Sismondi est un défenseur de l’idée que les ouvriers n’avaient d’autre choix que de casser les machines et c’est à ce penseur que l’on doit la phrase : « Si le machinisme arrivait à un tel degré de perfection que le roi d’Angleterre pût en tournant une manivelle produire tout ce qui serait nécessaire aux besoins de la population, qu’adviendrait-il de la nation anglaise ? ». En 1819, Sismondi publie ses Nouveaux principes d’économie politique où il y annonce que la concurrence entre les ouvriers conduit à des salaires stagnants, la concurrence entre les entreprises conduit à des ventes à perte et l’incertitude paralyse l’investissement. Ces trois concepts détruisent selon lui l’économie de marché. L’action des luddites permettrait ainsi de sauver l’économie de marché selon Sismondi. Leurs salaires peuvent ainsi continuer de progresser ce qui favorise de fait la demande de produits et la création de richesses. Sismondi est d’ailleurs l’un des premiers penseurs à fonder son raisonnement sur la demande tandis que la plupart des économistes à cette époque tendent à considérer le côté de l’offre.

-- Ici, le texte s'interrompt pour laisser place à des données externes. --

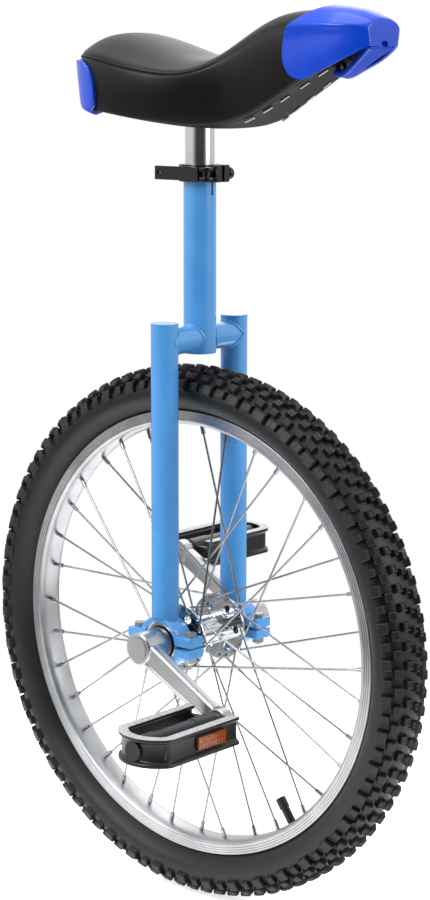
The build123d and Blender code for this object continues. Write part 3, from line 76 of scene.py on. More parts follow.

Ricardo et sa défense des capitalistes
Le progrès est du côté des capitalistes selon Ricardo. Dans Principes de l’économie politique et de l’impôt (1817), il divise la société entre les propriétaires (qui touchent la rente), les capitalistes (qui touchent un profit) et les travailleurs (qui touchent un salaire). Ricardo fonde sa théorie sur la maximisation des profits des capitalistes qui incarnent l’avenir. En effet, il ne faut pas oublier que sa théorie des rendements décroissants a pour objectif de mettre en lumière les effets néfastes de l’état stationnaire, stade où les capitalistes n’ont plus de profits à cause du salaire des ouvriers qui ne cesse d’augmenter. Ce stade est celui où plus aucun progrès technique n’apparait et où la croissance est quasiment nulle. Il faut donc, selon lui, maintenir les profits des capitalistes à un niveau élevé ou s’ouvrir commercialement pour continuer à créer de la richesse afin d’échapper à l’état stationnaire. Toutefois, les capitalistes rencontrent la résistance des travailleurs et des propriétaires, ces derniers étant les plus féroces, les premiers étant réduits, par un jeu de concurrence, à accepter un salaire de subsistance.
Le retour des luddites ?
En 1976, dans L’Économie du diable, Alfred Sauvy, économiste français, annonce la nécessité de ne pas se laisser abuser par le retour de la pensée luddite. Pour lui, le progrès technique ne supprime pas les emplois mais en change la nature : c’est la théorie du déversement économique. Néanmoins cela semble moins vrai lorsque l’on connait la puissance à devenir de l’intelligence artificielle. En effet, elle permet aujourd’hui de faire des tâches dites « simples » c’est-à-dire déjà programmées (comme par exemple scanner des articles au supermarché), mais tend (et des rapports comme le rapport Osborne aux États-Unis le montrent) à évoluer dans les prochaines années pour effectuer des travaux de plus en plus complexes rendant l’homme obsolète d’un point de vue économique face à une technique qui le dépassera en tout point. En ce sens, ce n’est plus un déversement mais un remplacement économique qui va potentiellement s’effectuer face aux machines dans les prochaines années, ce qui pourrait permettre par la même occasion l’arrivée d’un mouvement néo-luddite.